Для России корейский опыт является показательным примером того, насколько переход к демократии в стране с укоренившейся иерархической традицией является длительным, насколько не сразу приходит правильное осмысление некоторых понятий. Представляется, что России сейчас могут быть полезны и некоторые методы из арсенала президента Пак Чжон Хи или Президента Ким Дэ Чжуна. Естественно, речь идет не о механическом заимствовании, а о творческом учете опыта, так как прямой перенос корейского пути на российскую почву ни к чему хорошему не приведет. К сожалению, подробно о конкретных примерах того, что, на мой взгляд, Россия могла бы заимствовать у Кореи, не позволяют говорить размеры этой статьи.

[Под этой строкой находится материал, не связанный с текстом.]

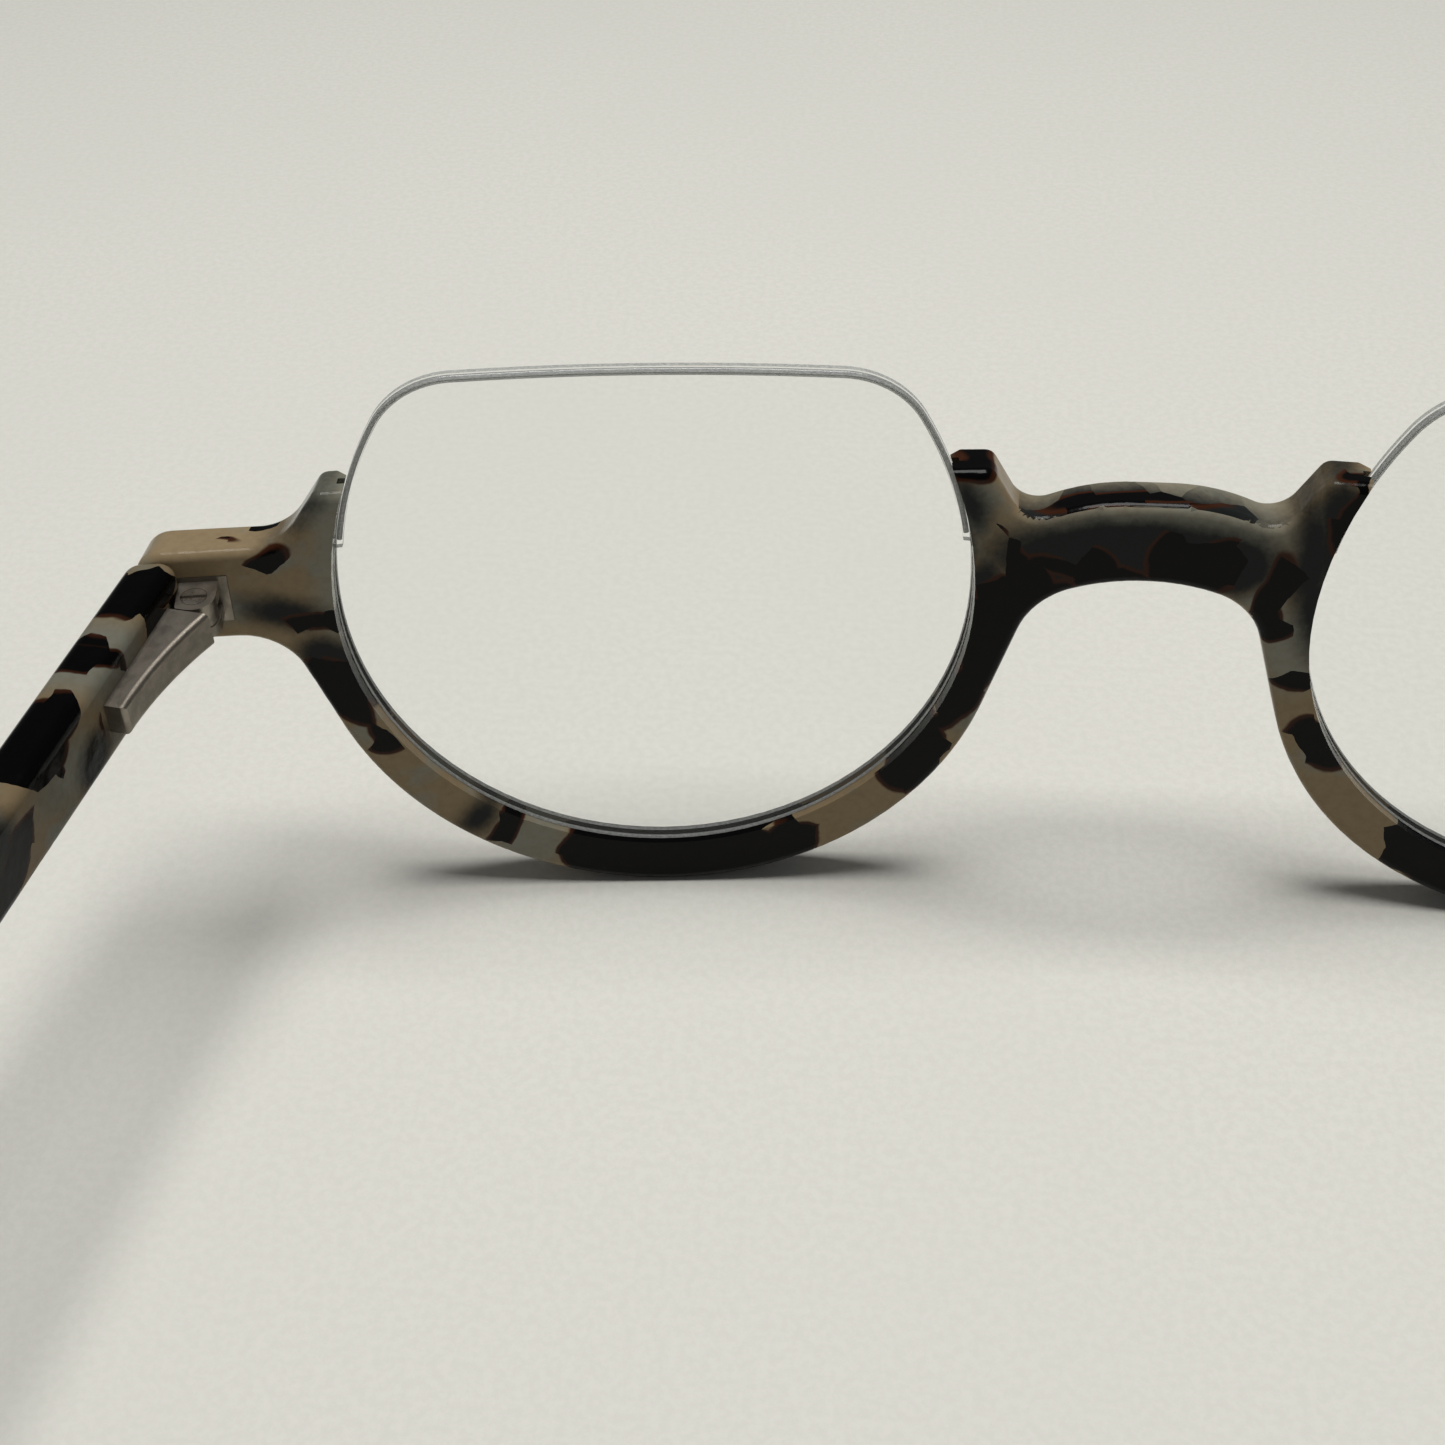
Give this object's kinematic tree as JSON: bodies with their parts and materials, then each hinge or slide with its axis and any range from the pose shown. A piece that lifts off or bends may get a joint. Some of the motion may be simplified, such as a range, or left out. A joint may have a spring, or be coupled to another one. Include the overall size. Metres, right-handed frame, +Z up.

Еще один важный урок заключается в том, что на время переходного периода России поневоле придется возвращаться к относительно авторитарному обществу, поскольку перестройка системы в условиях "демократии по-ельцински" чревата полным развалом страны. В похожем положении оказался и президент Ким Дэ Чжун, который, находясь у власти, был вынужден совершать действия, которые он сам, когда был лидером оппозиции, скорее всего критиковал бы.
Мне очень хочется верить в светлое и счастливое будущее наших стран, и я надеюсь, что, внимательно изучив опыт друг друга, и Россия, и Корея сумеют избежать повторения уже совершенных ошибок и преуспеют в построении новой модели общества, соответствующей требованиям нового тысячелетия. Иными словами очень бы хотелось, чтобы президент Путин не повторил бы ошибки Пак Чжон Хи, а президент Ро Му Хён - ошибки Горбачёва.
Представляется, что намечающийся визит президента Ро Му Хёна в Россию, планирующийся на третий квартал 2003 г., может стать важным этапом в укреплении связей между нашими странами. Очень хочется надеяться, что этот визит выйдет за рамки исключительно протокольного мероприятия, главным итогом которого является лишь сам факт его проведения. Верю, что если президент Ро сумеет за проведенное в России время уловить наш опыт движения к демократии и извлечь из него полезные уроки, Республика Корея сможет избежать пороков нашего развития.